Opening a savings account is a relatively simple process. If you’ve found an account with a suitable interest rate, you’ll just need to get in contact with your chosen lender via a branch, phone call or hop online to begin the process. 

You may be required to provide:

  • Personal details, including identification (driver’s license, passport etc.)
  • Tax file number
  • Employment details

Who has the highest interest rates for savings accounts?

As banks frequently change their rates, the most accurate way to know who currently has the highest interest rate is to use a savings account comparison tool.

Can you set up a savings account online?

Yes. Several large and small banks offer online applications for savings accounts, and there are also online-only financial institutions to consider.

Online-only savings accounts are often less expensive than other savings accounts, though they may not offer the same flexibility, features, or face-to-face service as more traditional savings accounts.

How much money should I have in my savings account?

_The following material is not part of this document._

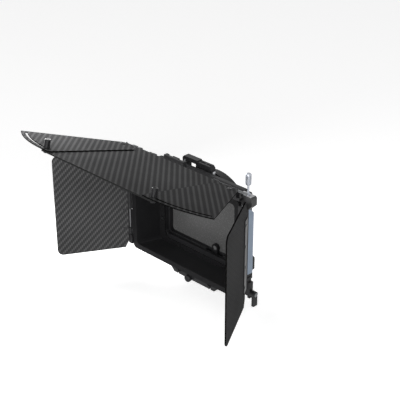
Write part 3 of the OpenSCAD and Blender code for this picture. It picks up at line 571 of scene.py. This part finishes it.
def wear_and_highlight_group():
    """Rubbed edges, which also paint a highlight on the edges: 1 where an edge is rubbed pale
    and painted bright, broken up by noise.
    """
    group, take, give = new_group(
        "Rubbed Edges And Painted Highlights",
        [("Vector", "NodeSocketVector", None), ("Width", "NodeSocketFloat", 0.0005),
         ("Amount", "NodeSocketFloat", 0.5)],
        [("Wear And Painted Highlight", "NodeSocketFloat")])
    bevel = add_node(group, "ShaderNodeBevel", samples=4)
    link(group, take.outputs["Width"], bevel.inputs["Radius"])
    surface = add_node(group, "ShaderNodeNewGeometry")
    # near an edge the rounded normal turns away from the face's own
    edge = cosine_mask(group, bevel.outputs[0], surface.outputs["Normal"], low=0.97, high=0.80)
    noise = noise_node(group, take.outputs["Vector"], scale=140, detail=6)
    broken = map_range(group, noise, 0.35, 0.65, to_low=0.25, to_high=1.0)
    worn_and_highlit = math_node(group, "MULTIPLY", edge, broken)
    link(group, math_node(group, "MULTIPLY", worn_and_highlit, take.outputs["Amount"], clamp=True),
         give.inputs["Wear And Painted Highlight"])
    return group


def cloudy_group():
    """Uneven tone: a colour that soft clouds make a little darker and lighter."""
    group, take, give = new_group(
        "Cloudy Tone",
        [("Color", "NodeSocketColor", None), ("Cloud", "NodeSocketFloat", 0.5),
         ("Darkest", "NodeSocketFloat", 0.85), ("Lightest", "NodeSocketFloat", 1.15)],
        [("Color", "NodeSocketColor")])
    uneven = map_range(group, take.outputs["Cloud"], *NOISE_SPAN, take.outputs["Darkest"],
                       take.outputs["Lightest"])
    link(group, mix_colour(group, 1.0, take.outputs["Color"], shade_colour(group, uneven),
                           "MULTIPLY"), give.inputs["Color"])
    return group


def facing_group():
    """1 where a face looks along a direction of its own piece, 0 where it looks elsewhere."""
    group, take, give = new_group(
        "Facing Mask",
        [("Normal", "NodeSocketVector", None), ("Direction", "NodeSocketVector", None),
         ("Low", "NodeSocketFloat", 0.8), ("High", "NodeSocketFloat", 0.95)],
        [("Mask", "NodeSocketFloat")])
    normal, direction, low, high = take.outputs[:4]
    link(group, cosine_mask(group, normal, direction, low, high), give.inputs["Mask"])
    return group


def dust_and_sheen_group():
    """A dusty look and a painted sheen, in patches on level faces."""
    group, take, give = new_group(
        "Settled Dust",
        [("Normal", "NodeSocketVector", None), ("Cloud", "NodeSocketFloat", 0.5)],
        [("Dust And Painted Sheen", "NodeSocketFloat")])
    level = cosine_mask(group, take.outputs["Normal"], (0, 0, 1), low=0.6, high=0.95)
    patches = map_range(group, take.outputs["Cloud"], *NOISE_SPAN, to_low=0.6, to_high=1.0)
    link(group, math_node(group, "MULTIPLY", level, patches), give.inputs["Dust And Painted Sheen"])
    return group


def use_group(tree, group, **values):
    """Places a node group with its own values; an underscore stands for a space."""
    node = add_node(tree, "ShaderNodeGroup", node_tree=group)
    for key, value in values.items():
        feed(tree, node.inputs[key.replace("_", " ")], value)
    return node


# Materials

def start_material(name, roughness, metallic=0.0, specular=0.5):
    material = bpy.data.materials.new(name)
    material.use_nodes = True
    tree = material.node_tree
    shader = tree.nodes["Principled BSDF"]
    shader.inputs["Roughness"].default_value = roughness
    shader.inputs["Metallic"].default_value = metallic
    shader.inputs["Specular IOR Level"].default_value = specular
    coords = add_node(tree, "ShaderNodeTexCoord").outputs
    return material, tree, shader, coords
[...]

A good rule of thumb when working out a minimum balance for your savings account is to make sure that you’ll earn more in annual interest on your savings than what you’ll be charged in annual fees.

If you’re saving with a specific goal in mind, prepare a budget so the interest you earn on your deposits will help you efficiently reach this goal. Online financial calculators may be helpful here.

What is a savings account?

A savings account is a type of bank account in which you earn interest on the money you deposit. This makes it one of the easiest and safest investment tools.

Can you direct deposit to a savings account?

Yes. You can make one off payments or set up regular direct deposits into a savings account. This can be organised easily through online banking or by making deposits in a branch. Talk to your lender to find out the easiest way for you to set up direct deposits.

What is a good interest rate for a savings account?

A good rule of thumb to keep in mind with savings accounts is to look for a rate that is higher than the CPI inflation rate. This number is constantly changing, so check the Reserve Bank of Australia’s page. If you aren’t earning interest above this then the value of your money will go backwards over time.

How does interest work on savings accounts?

The type of interest savings accounts accrues is called compound interest. Compound interest is interest paid on the initial deposit amount, as well as the accumulated interest on money you have. This is different from simple interest where interest is paid at the end of a specified term. Compound interest allows you to earn interest on interest at a higher frequency. 

Example: John deposits $10,000 into a savings account with an interest rate of 5 per cent that he leaves untouched for 10 years. At the end of the first year he will have $10,512 in savings. After ten years, he will have saved $16,470.